> [TO DO]: Each line from the start of the data below through the one containing "const floorTubeSetback = 50;" must be reproduced exactly.

------ RECORDS PROVIDED

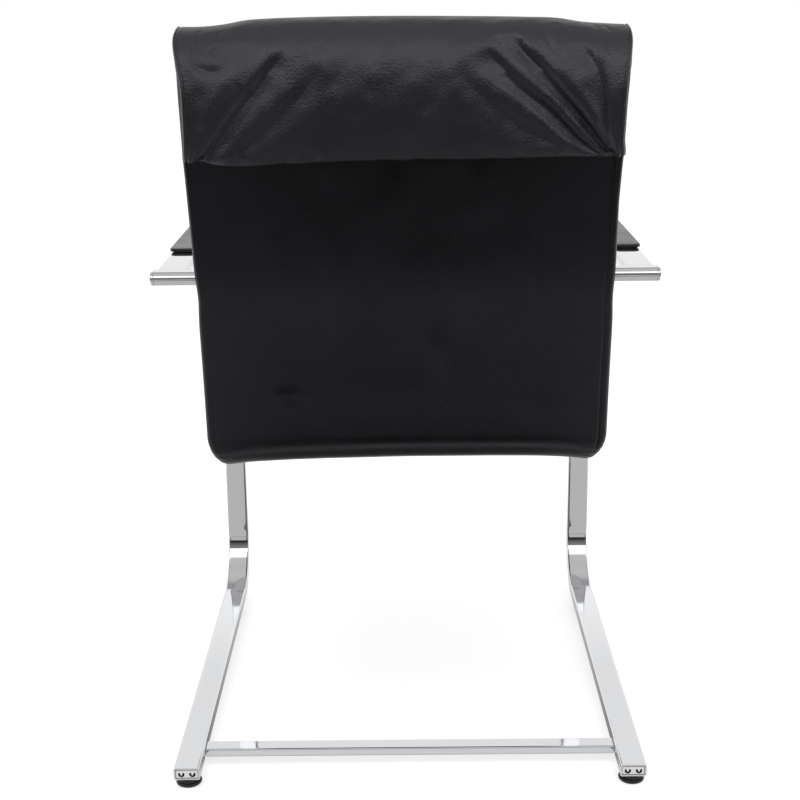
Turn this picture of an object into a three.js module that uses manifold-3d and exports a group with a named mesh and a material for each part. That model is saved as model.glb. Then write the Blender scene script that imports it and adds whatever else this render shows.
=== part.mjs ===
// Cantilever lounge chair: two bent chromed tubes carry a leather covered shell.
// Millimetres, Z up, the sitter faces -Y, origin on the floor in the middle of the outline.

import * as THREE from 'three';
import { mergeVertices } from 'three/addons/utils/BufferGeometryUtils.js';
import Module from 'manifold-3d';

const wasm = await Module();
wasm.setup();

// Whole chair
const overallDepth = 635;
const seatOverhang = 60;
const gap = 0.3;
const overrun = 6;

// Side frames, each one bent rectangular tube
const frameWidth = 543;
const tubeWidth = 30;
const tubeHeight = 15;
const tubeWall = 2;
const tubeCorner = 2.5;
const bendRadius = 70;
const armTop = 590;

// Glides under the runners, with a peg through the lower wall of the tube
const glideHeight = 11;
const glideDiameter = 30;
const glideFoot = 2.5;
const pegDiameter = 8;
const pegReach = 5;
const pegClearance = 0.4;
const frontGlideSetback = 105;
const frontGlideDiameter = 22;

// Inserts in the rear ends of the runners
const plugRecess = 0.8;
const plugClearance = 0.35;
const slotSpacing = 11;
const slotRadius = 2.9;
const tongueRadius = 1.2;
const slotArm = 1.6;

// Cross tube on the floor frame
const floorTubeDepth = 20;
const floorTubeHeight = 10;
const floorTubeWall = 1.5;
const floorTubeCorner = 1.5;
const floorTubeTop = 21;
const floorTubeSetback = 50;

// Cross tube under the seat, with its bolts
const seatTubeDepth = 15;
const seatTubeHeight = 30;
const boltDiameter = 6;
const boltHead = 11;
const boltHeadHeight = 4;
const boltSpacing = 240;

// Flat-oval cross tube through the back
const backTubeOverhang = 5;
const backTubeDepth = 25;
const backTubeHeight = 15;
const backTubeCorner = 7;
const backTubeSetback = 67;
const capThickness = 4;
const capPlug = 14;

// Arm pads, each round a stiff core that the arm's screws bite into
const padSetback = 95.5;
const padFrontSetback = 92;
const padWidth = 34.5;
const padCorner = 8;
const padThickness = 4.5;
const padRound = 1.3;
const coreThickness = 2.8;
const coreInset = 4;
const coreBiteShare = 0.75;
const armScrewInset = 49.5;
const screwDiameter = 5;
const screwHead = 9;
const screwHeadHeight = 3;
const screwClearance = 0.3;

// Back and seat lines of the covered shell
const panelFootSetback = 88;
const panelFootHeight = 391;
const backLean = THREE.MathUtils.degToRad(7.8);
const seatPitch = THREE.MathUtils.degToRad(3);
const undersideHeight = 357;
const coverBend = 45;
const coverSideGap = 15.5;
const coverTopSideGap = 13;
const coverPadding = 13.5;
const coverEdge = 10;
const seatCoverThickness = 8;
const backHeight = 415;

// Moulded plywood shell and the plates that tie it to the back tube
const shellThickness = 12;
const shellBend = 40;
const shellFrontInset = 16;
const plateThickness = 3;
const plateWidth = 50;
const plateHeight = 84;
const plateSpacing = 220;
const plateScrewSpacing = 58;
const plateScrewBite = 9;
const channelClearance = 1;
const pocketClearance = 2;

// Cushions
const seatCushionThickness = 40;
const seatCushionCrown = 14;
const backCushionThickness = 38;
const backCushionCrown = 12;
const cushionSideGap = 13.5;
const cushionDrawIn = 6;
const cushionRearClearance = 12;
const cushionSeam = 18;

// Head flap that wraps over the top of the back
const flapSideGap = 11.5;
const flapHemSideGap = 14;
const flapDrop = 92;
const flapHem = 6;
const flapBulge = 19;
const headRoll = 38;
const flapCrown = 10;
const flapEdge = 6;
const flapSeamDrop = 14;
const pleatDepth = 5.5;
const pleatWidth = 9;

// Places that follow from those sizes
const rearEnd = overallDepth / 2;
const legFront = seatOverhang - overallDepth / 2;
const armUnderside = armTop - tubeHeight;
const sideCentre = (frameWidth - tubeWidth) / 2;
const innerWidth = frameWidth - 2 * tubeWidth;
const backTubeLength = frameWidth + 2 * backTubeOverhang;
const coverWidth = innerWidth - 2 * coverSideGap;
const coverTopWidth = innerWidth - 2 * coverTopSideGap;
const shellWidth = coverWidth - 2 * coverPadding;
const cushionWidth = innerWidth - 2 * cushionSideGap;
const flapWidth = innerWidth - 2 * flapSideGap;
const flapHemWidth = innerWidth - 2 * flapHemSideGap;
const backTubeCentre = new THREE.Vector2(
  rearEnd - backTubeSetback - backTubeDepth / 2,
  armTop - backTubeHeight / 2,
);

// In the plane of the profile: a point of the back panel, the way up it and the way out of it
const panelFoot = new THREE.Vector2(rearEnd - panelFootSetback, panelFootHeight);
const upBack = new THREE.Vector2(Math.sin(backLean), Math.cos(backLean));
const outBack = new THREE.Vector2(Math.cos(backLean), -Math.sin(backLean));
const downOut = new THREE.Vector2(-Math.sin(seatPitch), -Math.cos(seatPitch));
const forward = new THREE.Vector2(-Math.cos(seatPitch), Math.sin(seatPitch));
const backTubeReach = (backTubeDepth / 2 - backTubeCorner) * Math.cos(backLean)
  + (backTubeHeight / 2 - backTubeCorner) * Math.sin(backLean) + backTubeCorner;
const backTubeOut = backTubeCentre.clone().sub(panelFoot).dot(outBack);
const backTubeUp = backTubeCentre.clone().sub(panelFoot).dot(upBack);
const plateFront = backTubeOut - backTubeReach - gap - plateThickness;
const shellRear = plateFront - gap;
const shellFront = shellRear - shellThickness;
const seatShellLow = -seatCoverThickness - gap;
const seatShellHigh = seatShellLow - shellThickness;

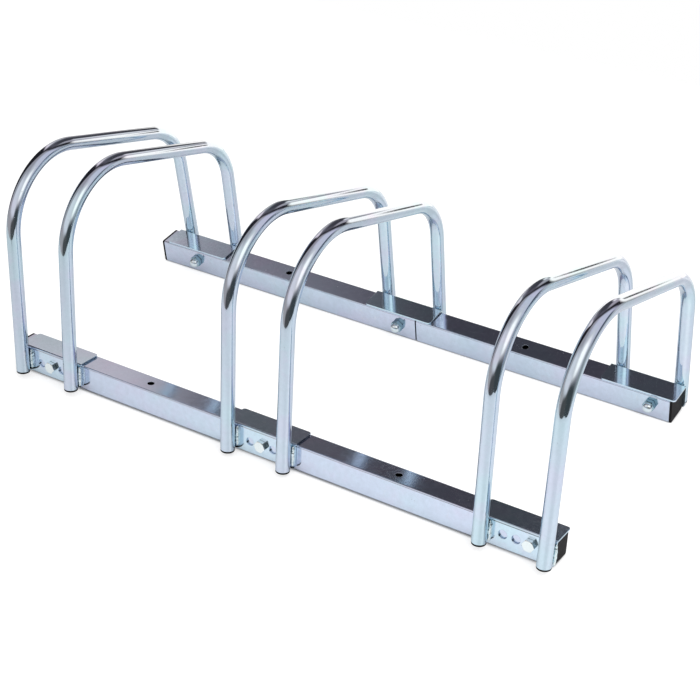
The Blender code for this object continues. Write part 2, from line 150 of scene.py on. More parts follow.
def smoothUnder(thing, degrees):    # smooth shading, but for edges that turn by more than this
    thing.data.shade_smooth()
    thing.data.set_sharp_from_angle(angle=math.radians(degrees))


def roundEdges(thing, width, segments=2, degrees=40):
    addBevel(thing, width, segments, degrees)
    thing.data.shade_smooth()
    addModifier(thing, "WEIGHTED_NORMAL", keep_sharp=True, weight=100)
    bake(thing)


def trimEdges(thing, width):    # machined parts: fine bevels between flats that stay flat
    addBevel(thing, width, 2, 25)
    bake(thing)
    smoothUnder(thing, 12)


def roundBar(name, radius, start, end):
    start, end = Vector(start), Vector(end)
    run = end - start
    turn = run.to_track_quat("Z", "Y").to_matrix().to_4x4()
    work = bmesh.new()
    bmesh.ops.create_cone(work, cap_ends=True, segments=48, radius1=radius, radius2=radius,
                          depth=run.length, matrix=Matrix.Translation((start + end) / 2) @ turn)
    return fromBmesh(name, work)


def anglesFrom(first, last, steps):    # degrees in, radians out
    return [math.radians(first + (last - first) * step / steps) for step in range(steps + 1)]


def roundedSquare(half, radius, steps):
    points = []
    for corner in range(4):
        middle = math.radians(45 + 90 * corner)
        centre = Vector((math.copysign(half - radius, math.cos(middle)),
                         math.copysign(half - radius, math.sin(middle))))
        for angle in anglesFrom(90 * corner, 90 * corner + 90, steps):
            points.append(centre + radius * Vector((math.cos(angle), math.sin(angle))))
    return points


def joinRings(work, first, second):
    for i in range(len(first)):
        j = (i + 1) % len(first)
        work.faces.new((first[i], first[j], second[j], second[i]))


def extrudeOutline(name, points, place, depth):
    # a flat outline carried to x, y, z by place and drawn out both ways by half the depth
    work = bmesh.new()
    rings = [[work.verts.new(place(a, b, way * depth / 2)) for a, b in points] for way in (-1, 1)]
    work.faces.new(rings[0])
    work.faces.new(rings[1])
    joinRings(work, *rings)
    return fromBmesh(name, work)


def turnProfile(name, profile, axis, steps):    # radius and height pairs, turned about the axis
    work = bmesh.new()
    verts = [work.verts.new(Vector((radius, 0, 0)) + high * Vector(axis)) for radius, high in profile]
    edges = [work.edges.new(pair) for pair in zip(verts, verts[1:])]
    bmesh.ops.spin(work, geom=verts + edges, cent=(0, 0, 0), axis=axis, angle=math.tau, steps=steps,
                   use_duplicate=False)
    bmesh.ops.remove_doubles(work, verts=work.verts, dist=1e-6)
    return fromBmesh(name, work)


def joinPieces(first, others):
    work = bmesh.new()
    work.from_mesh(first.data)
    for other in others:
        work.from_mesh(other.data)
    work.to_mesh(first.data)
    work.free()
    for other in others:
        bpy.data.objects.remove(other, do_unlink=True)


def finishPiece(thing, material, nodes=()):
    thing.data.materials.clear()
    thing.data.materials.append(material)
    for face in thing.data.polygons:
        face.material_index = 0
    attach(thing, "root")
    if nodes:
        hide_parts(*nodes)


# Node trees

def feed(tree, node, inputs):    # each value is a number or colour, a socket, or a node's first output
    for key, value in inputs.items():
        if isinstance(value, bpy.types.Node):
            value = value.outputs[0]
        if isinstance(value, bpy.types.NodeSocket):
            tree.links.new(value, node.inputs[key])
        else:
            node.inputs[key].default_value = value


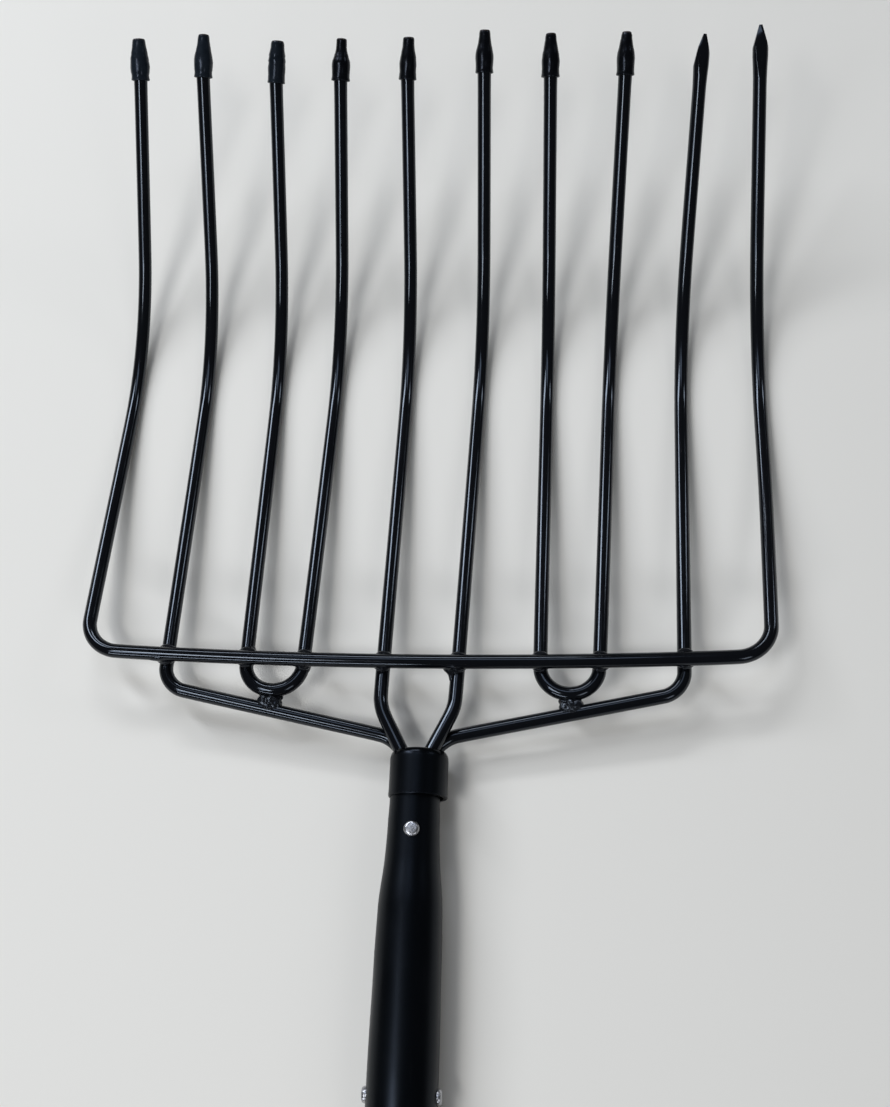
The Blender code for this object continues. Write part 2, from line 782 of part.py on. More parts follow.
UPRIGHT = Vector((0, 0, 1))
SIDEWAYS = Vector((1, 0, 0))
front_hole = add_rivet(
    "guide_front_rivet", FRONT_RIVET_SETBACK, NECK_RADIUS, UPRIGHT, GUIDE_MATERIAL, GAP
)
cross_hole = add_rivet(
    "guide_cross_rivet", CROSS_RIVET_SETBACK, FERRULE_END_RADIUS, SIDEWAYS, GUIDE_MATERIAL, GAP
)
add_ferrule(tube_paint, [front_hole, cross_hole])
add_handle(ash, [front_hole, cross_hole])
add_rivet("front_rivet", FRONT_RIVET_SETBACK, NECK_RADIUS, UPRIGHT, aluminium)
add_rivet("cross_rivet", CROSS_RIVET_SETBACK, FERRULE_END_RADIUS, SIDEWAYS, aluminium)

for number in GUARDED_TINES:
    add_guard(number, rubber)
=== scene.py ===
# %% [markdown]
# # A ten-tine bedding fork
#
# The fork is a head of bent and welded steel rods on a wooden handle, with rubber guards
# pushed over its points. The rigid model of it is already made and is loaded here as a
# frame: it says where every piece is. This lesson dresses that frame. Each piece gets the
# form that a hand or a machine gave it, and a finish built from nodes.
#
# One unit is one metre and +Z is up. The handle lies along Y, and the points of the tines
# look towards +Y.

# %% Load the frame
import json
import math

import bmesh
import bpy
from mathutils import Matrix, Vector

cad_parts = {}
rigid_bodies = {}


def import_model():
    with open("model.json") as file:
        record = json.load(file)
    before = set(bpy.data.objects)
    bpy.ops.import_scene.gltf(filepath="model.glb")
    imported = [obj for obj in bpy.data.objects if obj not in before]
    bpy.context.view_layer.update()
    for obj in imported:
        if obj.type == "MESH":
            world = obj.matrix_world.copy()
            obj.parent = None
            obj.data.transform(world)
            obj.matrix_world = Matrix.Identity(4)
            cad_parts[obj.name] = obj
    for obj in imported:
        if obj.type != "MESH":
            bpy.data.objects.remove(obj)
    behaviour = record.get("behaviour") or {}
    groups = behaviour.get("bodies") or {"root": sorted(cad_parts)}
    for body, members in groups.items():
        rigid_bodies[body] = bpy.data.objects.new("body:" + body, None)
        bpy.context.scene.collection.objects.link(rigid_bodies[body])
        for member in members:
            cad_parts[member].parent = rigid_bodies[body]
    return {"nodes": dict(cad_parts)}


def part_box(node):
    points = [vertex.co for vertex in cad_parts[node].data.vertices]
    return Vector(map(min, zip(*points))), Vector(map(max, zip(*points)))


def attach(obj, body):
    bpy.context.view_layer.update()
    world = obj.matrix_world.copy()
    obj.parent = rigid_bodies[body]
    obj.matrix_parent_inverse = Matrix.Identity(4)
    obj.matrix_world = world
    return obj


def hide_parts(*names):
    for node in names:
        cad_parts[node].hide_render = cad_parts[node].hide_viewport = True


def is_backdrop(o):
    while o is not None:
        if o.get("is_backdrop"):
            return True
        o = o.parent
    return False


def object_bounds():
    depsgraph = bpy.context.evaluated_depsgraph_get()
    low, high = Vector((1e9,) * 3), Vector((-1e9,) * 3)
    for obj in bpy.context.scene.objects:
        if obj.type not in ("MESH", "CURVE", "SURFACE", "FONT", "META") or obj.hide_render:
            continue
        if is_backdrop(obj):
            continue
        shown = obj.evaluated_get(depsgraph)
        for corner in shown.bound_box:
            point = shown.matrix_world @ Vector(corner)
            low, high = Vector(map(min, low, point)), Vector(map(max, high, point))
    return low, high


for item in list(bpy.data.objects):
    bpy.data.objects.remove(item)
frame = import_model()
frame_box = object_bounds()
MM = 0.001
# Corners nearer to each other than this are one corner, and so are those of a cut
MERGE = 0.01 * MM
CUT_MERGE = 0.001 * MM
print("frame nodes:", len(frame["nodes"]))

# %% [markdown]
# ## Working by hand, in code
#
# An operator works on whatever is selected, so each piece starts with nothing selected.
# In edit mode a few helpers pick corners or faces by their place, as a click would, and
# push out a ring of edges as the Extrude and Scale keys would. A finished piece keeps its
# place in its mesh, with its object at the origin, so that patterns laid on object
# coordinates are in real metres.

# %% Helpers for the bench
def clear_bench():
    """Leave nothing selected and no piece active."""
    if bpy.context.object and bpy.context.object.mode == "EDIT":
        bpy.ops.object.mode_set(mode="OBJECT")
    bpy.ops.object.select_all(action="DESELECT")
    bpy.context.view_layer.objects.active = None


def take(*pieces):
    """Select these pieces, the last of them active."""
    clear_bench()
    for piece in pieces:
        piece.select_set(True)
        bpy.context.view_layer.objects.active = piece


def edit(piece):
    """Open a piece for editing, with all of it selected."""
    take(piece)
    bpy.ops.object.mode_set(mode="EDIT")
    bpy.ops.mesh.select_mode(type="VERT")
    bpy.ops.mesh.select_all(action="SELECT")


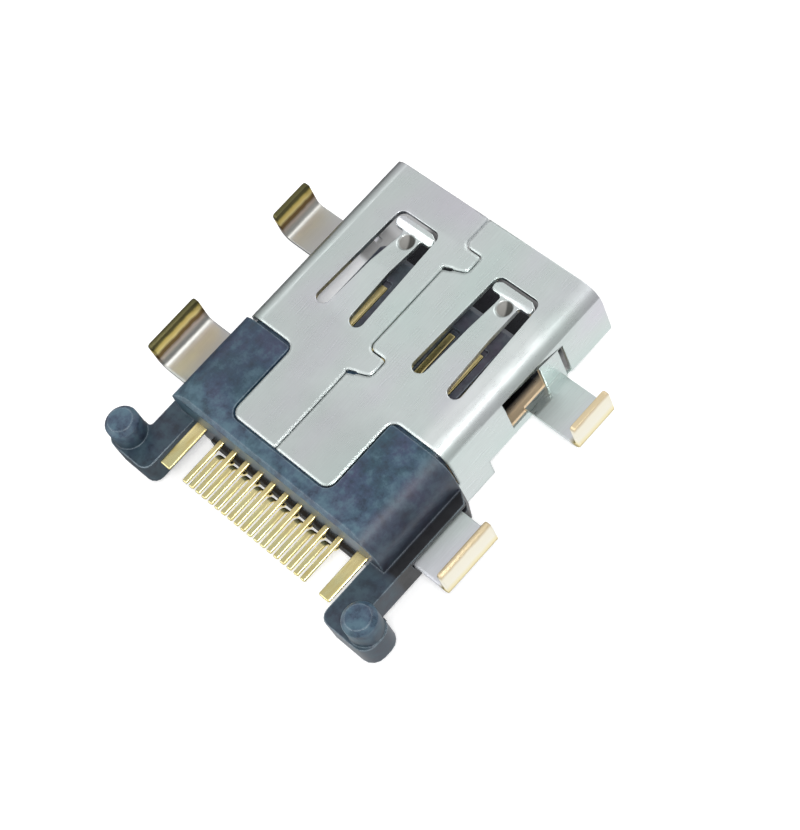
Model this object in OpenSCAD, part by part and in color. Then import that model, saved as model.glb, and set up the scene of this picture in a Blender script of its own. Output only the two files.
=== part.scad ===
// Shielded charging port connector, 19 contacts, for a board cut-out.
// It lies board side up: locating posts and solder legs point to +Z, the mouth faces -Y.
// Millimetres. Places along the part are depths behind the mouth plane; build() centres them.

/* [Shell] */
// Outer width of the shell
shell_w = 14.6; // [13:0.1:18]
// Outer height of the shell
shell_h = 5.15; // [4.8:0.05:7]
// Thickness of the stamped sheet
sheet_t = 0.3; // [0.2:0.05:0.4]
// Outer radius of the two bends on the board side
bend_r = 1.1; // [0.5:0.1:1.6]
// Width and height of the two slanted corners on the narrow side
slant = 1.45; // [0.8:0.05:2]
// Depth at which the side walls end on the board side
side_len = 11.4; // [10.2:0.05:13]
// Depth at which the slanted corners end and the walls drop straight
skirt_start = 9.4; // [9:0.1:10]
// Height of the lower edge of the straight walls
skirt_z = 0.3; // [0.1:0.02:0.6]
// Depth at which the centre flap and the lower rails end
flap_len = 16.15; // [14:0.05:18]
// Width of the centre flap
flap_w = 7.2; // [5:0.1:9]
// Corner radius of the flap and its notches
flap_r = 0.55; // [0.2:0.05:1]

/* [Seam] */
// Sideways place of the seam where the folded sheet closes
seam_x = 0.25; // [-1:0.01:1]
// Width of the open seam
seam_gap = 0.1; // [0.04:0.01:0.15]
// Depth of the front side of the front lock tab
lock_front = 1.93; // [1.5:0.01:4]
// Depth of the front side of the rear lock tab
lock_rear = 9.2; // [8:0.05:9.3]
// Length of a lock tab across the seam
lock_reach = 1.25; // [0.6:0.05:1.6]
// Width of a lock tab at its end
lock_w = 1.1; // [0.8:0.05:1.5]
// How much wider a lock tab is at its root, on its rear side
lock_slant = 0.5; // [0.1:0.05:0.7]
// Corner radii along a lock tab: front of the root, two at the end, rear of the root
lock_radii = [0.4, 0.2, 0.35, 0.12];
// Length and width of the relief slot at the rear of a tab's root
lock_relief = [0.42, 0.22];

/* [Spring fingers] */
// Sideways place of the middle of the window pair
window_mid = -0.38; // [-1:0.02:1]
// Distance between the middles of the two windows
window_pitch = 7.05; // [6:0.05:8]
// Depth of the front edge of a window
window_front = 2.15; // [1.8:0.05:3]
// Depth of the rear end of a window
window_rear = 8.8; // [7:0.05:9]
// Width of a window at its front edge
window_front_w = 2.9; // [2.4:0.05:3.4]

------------

> [CORRECT OUTPUT]:
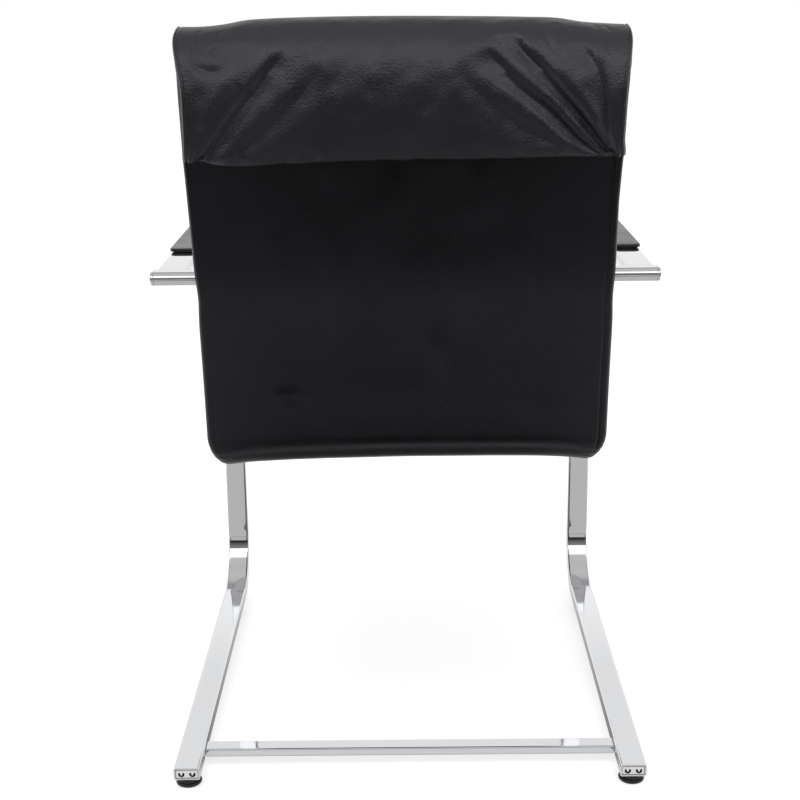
Turn this picture of an object into a three.js module that uses manifold-3d and exports a group with a named mesh and a material for each part. That model is saved as model.glb. Then write the Blender scene script that imports it and adds whatever else this render shows.
=== part.mjs ===
// Cantilever lounge chair: two bent chromed tubes carry a leather covered shell.
// Millimetres, Z up, the sitter faces -Y, origin on the floor in the middle of the outline.

import * as THREE from 'three';
import { mergeVertices } from 'three/addons/utils/BufferGeometryUtils.js';
import Module from 'manifold-3d';

const wasm = await Module();
wasm.setup();

// Whole chair
const overallDepth = 635;
const seatOverhang = 60;
const gap = 0.3;
const overrun = 6;

// Side frames, each one bent rectangular tube
const frameWidth = 543;
const tubeWidth = 30;
const tubeHeight = 15;
const tubeWall = 2;
const tubeCorner = 2.5;
const bendRadius = 70;
const armTop = 590;

// Glides under the runners, with a peg through the lower wall of the tube
const glideHeight = 11;
const glideDiameter = 30;
const glideFoot = 2.5;
const pegDiameter = 8;
const pegReach = 5;
const pegClearance = 0.4;
const frontGlideSetback = 105;
const frontGlideDiameter = 22;

// Inserts in the rear ends of the runners
const plugRecess = 0.8;
const plugClearance = 0.35;
const slotSpacing = 11;
const slotRadius = 2.9;
const tongueRadius = 1.2;
const slotArm = 1.6;

// Cross tube on the floor frame
const floorTubeDepth = 20;
const floorTubeHeight = 10;
const floorTubeWall = 1.5;
const floorTubeCorner = 1.5;
const floorTubeTop = 21;
const floorTubeSetback = 50;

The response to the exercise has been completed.